What to do:
Report, word for word, every line of the material that contains "with".

Data lines:
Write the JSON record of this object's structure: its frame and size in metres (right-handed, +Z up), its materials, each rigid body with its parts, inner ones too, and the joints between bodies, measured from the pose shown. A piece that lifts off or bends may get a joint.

==

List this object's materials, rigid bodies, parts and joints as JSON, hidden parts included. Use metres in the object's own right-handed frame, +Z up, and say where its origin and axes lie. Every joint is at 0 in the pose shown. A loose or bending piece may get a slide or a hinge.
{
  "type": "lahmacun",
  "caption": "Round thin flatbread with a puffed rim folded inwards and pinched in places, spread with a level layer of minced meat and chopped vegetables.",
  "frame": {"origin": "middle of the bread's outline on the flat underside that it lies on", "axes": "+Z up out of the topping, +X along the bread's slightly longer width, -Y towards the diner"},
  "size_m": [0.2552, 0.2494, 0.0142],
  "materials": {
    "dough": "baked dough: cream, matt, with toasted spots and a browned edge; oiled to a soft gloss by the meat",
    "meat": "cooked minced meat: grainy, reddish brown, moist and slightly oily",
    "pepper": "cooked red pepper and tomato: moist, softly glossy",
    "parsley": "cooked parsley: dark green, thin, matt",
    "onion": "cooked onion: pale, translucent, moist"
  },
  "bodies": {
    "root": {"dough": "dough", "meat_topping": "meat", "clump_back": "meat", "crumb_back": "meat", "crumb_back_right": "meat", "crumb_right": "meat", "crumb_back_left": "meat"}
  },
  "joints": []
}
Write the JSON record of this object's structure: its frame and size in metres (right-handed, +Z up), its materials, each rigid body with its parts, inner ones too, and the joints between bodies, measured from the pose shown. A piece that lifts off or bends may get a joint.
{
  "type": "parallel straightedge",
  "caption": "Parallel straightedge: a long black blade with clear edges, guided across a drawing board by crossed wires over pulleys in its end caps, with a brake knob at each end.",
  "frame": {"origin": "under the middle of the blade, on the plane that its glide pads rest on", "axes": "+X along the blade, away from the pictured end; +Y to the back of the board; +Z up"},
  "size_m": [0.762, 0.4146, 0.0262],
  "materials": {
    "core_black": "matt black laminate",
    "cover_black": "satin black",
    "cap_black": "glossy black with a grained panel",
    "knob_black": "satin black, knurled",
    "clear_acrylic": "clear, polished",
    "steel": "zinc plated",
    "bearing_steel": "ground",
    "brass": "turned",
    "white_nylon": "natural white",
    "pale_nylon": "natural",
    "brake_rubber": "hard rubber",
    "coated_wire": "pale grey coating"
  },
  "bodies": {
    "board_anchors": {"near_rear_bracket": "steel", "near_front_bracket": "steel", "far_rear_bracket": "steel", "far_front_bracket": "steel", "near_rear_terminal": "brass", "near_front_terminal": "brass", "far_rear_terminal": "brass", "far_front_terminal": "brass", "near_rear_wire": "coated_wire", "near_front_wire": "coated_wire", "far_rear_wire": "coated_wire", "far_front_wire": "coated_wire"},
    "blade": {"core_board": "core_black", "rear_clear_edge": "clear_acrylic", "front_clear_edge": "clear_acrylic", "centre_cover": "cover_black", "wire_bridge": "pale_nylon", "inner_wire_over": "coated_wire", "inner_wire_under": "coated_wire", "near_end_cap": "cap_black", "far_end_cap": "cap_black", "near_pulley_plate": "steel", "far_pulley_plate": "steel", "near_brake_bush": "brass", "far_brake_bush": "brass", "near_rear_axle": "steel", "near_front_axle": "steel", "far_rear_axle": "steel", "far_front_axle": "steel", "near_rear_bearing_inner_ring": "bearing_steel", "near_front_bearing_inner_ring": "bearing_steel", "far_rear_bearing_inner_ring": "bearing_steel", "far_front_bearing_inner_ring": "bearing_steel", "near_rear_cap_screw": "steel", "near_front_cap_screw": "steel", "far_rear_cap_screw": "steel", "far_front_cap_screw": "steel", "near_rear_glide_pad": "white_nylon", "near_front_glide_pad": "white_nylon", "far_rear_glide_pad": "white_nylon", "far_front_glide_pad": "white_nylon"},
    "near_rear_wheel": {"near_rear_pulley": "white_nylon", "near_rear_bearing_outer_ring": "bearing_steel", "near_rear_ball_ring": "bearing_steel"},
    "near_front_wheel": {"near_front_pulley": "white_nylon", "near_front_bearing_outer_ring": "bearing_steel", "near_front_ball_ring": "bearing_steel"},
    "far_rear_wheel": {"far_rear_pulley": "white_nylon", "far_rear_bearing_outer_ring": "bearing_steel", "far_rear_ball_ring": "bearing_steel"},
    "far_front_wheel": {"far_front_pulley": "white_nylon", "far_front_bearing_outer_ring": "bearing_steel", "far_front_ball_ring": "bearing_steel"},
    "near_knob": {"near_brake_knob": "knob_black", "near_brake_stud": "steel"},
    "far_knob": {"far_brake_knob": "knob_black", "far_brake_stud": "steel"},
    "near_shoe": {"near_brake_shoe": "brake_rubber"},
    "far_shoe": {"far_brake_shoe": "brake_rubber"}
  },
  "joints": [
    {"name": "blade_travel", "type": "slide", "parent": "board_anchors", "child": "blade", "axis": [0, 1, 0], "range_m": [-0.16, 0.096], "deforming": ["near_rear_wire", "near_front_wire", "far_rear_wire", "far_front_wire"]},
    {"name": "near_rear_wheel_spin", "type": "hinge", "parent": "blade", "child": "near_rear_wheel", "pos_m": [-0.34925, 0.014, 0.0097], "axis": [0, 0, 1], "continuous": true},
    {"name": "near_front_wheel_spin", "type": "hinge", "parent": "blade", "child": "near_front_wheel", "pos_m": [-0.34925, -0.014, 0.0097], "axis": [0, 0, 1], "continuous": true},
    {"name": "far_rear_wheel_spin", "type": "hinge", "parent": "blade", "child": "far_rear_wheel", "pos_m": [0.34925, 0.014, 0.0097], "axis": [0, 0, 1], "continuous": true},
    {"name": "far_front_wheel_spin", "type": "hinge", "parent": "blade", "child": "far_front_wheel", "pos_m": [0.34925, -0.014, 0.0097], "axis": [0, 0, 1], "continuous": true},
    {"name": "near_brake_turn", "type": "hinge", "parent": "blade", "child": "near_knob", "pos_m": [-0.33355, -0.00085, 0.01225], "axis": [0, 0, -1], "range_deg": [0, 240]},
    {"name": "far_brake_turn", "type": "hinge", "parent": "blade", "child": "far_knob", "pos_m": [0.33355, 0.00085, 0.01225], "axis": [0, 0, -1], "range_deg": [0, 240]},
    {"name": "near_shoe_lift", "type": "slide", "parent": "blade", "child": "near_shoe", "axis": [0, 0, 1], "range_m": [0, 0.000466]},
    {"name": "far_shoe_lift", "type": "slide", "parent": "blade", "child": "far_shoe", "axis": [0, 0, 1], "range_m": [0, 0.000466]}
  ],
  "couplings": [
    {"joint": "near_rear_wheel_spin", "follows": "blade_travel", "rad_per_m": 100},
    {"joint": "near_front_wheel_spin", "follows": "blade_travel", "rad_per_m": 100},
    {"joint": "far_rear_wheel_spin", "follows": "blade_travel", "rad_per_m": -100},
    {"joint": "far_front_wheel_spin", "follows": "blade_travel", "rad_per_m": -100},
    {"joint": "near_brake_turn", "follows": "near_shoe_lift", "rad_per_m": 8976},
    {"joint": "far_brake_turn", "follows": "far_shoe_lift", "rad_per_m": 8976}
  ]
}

Response to this task:
Write the JSON record of this object's structure: its frame and size in metres (right-handed, +Z up), its materials, each rigid body with its parts, inner ones too, and the joints between bodies, measured from the pose shown. A piece that lifts off or bends may get a joint.
  "caption": "Round thin flatbread with a puffed rim folded inwards and pinched in places, spread with a level layer of minced meat and chopped vegetables.",
    "dough": "baked dough: cream, matt, with toasted spots and a browned edge; oiled to a soft gloss by the meat",
Write the JSON record of this object's structure: its frame and size in metres (right-handed, +Z up), its materials, each rigid body with its parts, inner ones too, and the joints between bodies, measured from the pose shown. A piece that lifts off or bends may get a joint.
  "caption": "Parallel straightedge: a long black blade with clear edges, guided across a drawing board by crossed wires over pulleys in its end caps, with a brake knob at each end.",
    "cap_black": "glossy black with a grained panel",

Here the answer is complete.